Your warranty shouldn't be voided overall, but if they find something that can be associated with your actions, then you are definitely going to pay for it.


----------



## JWardell (May 9, 2016)

Did those errors reset after you got back in to drive again? I've had the same thing happen after hitting a big pothole, probably jostled the motor's communications for second. All the errors there are from the rear motor.


----------



## garsh (Apr 4, 2016)

I accidentally drove over a median once at low speed. Ended up ripping up the front paper underpanel as well as both plastic side skirts.

The car gave me a TON of error messages. I thought I had done some major damage to it.

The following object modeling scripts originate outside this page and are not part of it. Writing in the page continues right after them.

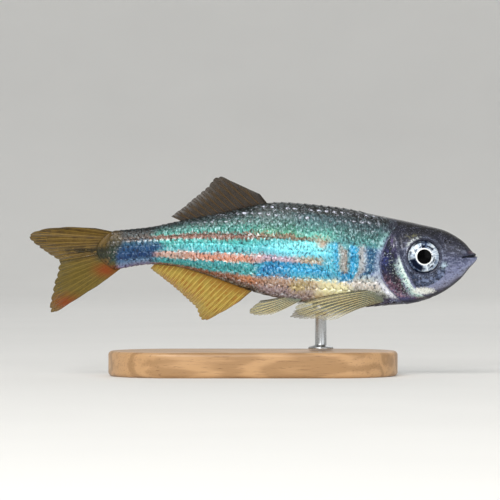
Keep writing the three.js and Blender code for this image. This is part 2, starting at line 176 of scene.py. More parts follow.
def full_turn(steps):
    """Angles evenly round a circle."""
    return np.arange(steps) * 2 * math.pi / steps


back = smooth_through(BACK)
belly = smooth_through(BELLY)
half_width = smooth_through(HALF_WIDTH)
widest_level = smooth_through(WIDEST_LEVEL)


# The body as a surface of two parameters

def body(s, turn):
    """The bare body: at each s a ring, round at its widest level and meeting the back and belly lines, that
    turn runs round from -90 degrees at the belly over 0 at the left flank and 90 at the back. Behind the
    last bone it thins to a leaf over the roots of the tail fin, and reaches furthest back along its
    middle."""
    lap = np.clip(s - STANDARD_LENGTH, 0, 6)
    level = widest_level(s)
    across_, up = np.cos(turn), np.sin(turn)
    reach = np.where(up > 0, back(s) - level, level - belly(s))
    power = np.where(up > 0, BACK_POWER, BELLY_POWER)
    wide = half_width(s) * (1 - 0.96 * rise(lap, 0, TAIL_LAP))
    side = np.sign(across_) * np.abs(across_) ** power * wide
    return place(s - 0.8 * lap * up**2, level + reach * up * (1 - 0.012 * lap), side)


def outward(s, turn, step=0.04):
    """The body's outward normal, from differences a little way along and round."""
    along = body(s + step, turn) - body(np.maximum(s - step, 1e-4), turn)
    round_ = body(s, turn + step) - body(s, turn - step)
    return unit(np.cross(along, round_))


def flank_at(s, h):
    """Half the body's width at a station and a height."""
    level = widest_level(s)
    reach = np.where(h > level, back(s) - level, level - belly(s))
    sine = np.clip(np.abs(h - level) / reach, 0, 1)
    return half_width(s) * np.sqrt(1 - sine**2) ** np.where(h > level, BACK_POWER, BELLY_POWER)


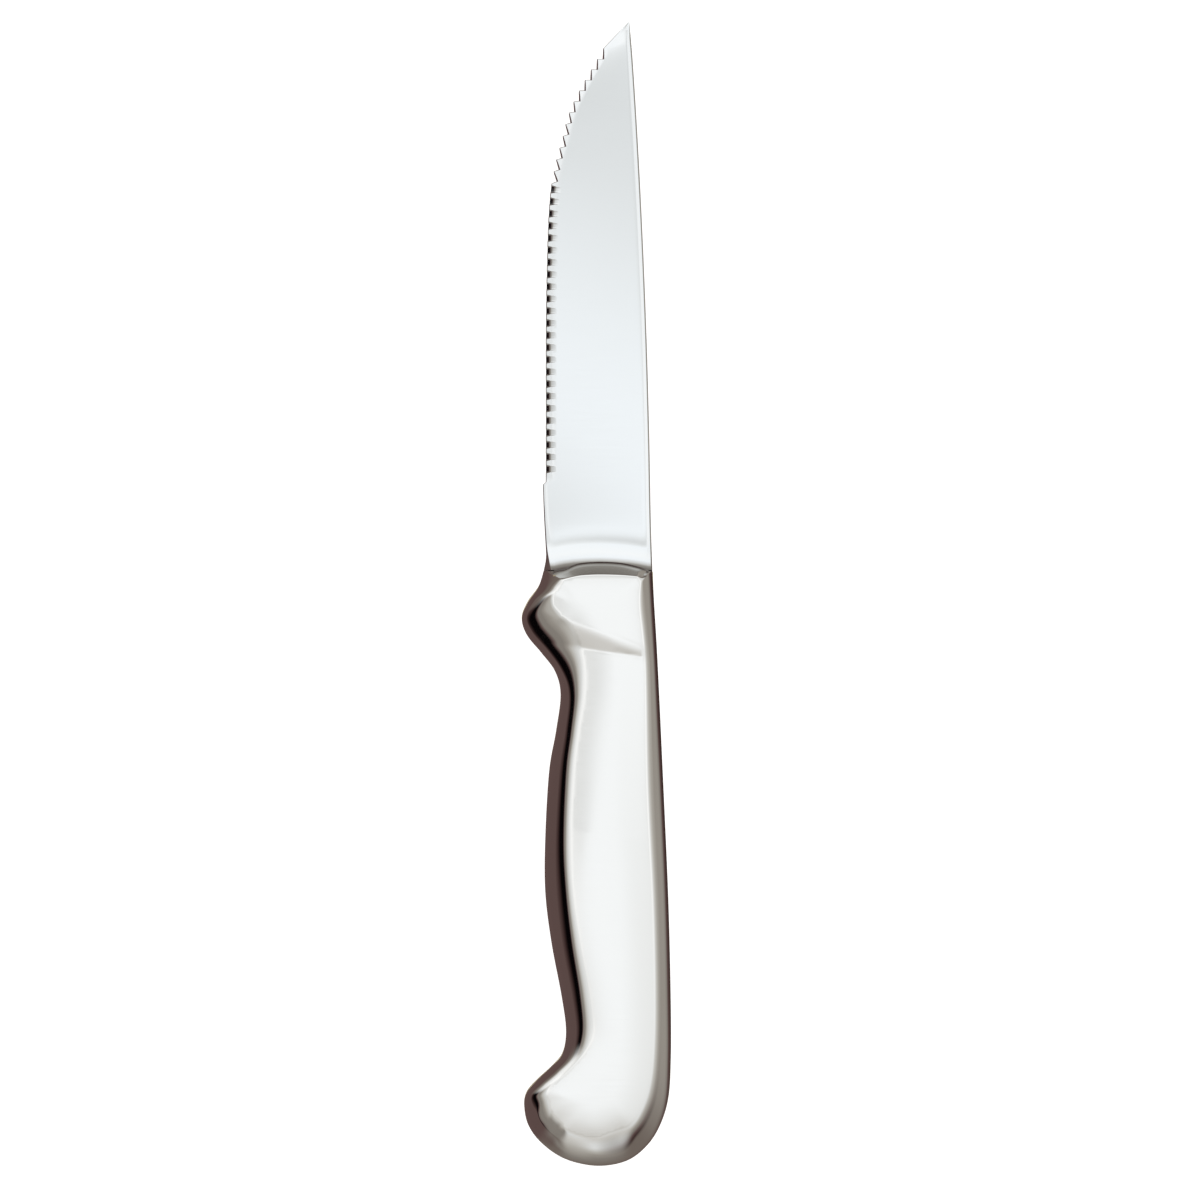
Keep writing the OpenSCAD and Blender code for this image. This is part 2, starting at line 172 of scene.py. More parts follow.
def rounding(
    t: Numbers,
    tight: Numbers,
    places: tuple[Numbers, Numbers],
    slopes: tuple[Numbers, Numbers, Numbers],
    fall: Numbers,
) -> tuple[Numbers, Numbers]:
    """Work out how a wall rounds over to a face: by an upright foot, a steep shoulder and an easy run.

    Args:
        t: The places along the rounding, from 0 at the wall's foot to 1 at the face.
        tight: How closely the foot's curve follows its corner, from 0 to 1.
        places: Where the foot and the shoulder end, as shares of the rounding's width.
        slopes: The slopes at those two places and at the face, as shares of the rise for the whole width.
        fall: The power by which the slope falls along the run.

    Returns:
        The shares of the width and of the rise at each place.
    """
    (steep_at, easy_at), (steep, easy, end) = places, slopes
    spans = (
        (easy_at - steep_at, steep, easy, 1, FOOT_SHARE, SHOULDER_SHARE),
        (1 - easy_at, easy, end, fall, SHOULDER_SHARE, 1),
    )
    steep_up = 1 - sum(length * (to + (begin - to) / (power + 1)) for length, begin, to, power, *_ in spans)
    corner = steep_up - steep * steep_at
    foot = np.clip(t / FOOT_SHARE, 0, 1)
    first, second, third = 3 * (1 - foot) ** 2 * foot, 3 * (1 - foot) * foot**2, foot**3
    lean = (1 - tight) * steep_at
    across = second * lean + third * steep_at
    up = first * tight * corner + second * (corner + steep * lean) + third * steep_up
    for length, begin, to, power, from_t, to_t in spans:
        run = np.clip((t - from_t) / (to_t - from_t), 0, 1)
        across = across + length * run
        up = up + length * (to * run + (begin - to) * (1 - (1 - run) ** (power + 1)) / (power + 1))
    return across, up


def add_node(tree: NodeTree, kind: str, inputs: dict, **settings: object) -> Node:
    """Add a node to a tree, with its settings, its values and its links.

    Args:
        tree: The tree that gets the node.
        kind: The node's type.
        inputs: What each input gets, by the input's name or number: a socket or node to link, or a value.
        **settings: The node's properties.

    Returns:
        The new node.
    """
    node = tree.nodes.new(kind)
    for name, value in settings.items():
        setattr(node, name, value)
    for name, value in inputs.items():
        if isinstance(value, Node):
            value = value.outputs[0]
        if isinstance(value, NodeSocket):
            tree.links.new(value, node.inputs[name])
        else:
            node.inputs[name].default_value = value
    return node


def loft_faces(rings: int, count: int, first: int = 0) -> list[list[int]]:
    """Join rings of points that follow one another in a mesh.

    Args:
        rings: The number of rings.
        count: The points of each ring.
        first: The number of the first ring's first point.

    Returns:
        The faces between the rings.
    """
    return [
        [start + i, start + count + i, start + count + j, start + j]
        for start in range(first, first + (rings - 1) * count, count)
        for i, j in ((i, (i + 1) % count) for i in range(count))
    ]


def outward(made: Object) -> Object:
    """Merge the doubles of a closed mesh and turn all its faces outwards.

    Args:
        made: The object, whose mesh is changed.

    Returns:
        The same object.
    """
    work = bmesh.new()
    work.from_mesh(made.data)
    bmesh.ops.remove_doubles(work, verts=work.verts, dist=MERGE_DISTANCE)
    bmesh.ops.recalc_face_normals(work, faces=work.faces)
    work.to_mesh(made.data)
    work.free()
    return made


def baked(made: Object) -> Object:
    """Turn an object's modifiers into its plain mesh.

    Args:
        made: The object, which keeps its name.

    Returns:
        The same object, with no modifiers left.
    """
    graph = bpy.context.evaluated_depsgraph_get()
    done = bpy.data.meshes.new_from_object(made.evaluated_get(graph), depsgraph=graph)
    made.modifiers.clear()
    made.data = done
    return made


def worked(made: Object, work: Work, tool: Object) -> Object:
    """Cut one closed mesh with another, or join the two.

    Args:
        made: The object that is changed.
        work: Whether it is cut or joined.
        tool: The other object, which is deleted.

    Returns:
        The changed object.
    """
    step = made.modifiers.new(work.name, "BOOLEAN")
    step.operation = work.value
    step.solver = "EXACT"
    step.object = tool
    baked(made)
    bpy.data.objects.remove(tool)
    return made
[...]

But they eventually disappeared and never came back. An inspection revealed no further damage. So it's probably an effect of hitting a big pothole too hard.


----------



## JasonF (Oct 26, 2018)

garsh said:


> The car gave me a TON of error messages. I thought I had done some major damage to it. But they eventually disappeared and never came back. An inspection revealed no further damage. So it's probably an effect of hitting a big pothole too hard.


Whenever I see stuff like that I try and think about the reason for it. My best guess is that there are multiple sensors that contribute to stability control - which is why it's so good normally, but it also would make them sensitive to being knocked out of calibration by a sudden event. Or something really simple, like say, a wheel sensor only being loosely plugged in. So it's worth a check if you had any kind of suspension work done!


----------



## jonnylo (Sep 17, 2021)

The garage didn't install TPMS sensor on the new wheels as the existing one from the aero wheels didn't fit it. That would explain why it constantly has the tyre air pressure message (which i'm fine with) but not sure if this caused the other issues? With that said, the car had no error messages (apart from the tyre pressure one) when i picked up the car after it had the new wheels and springs put on


----------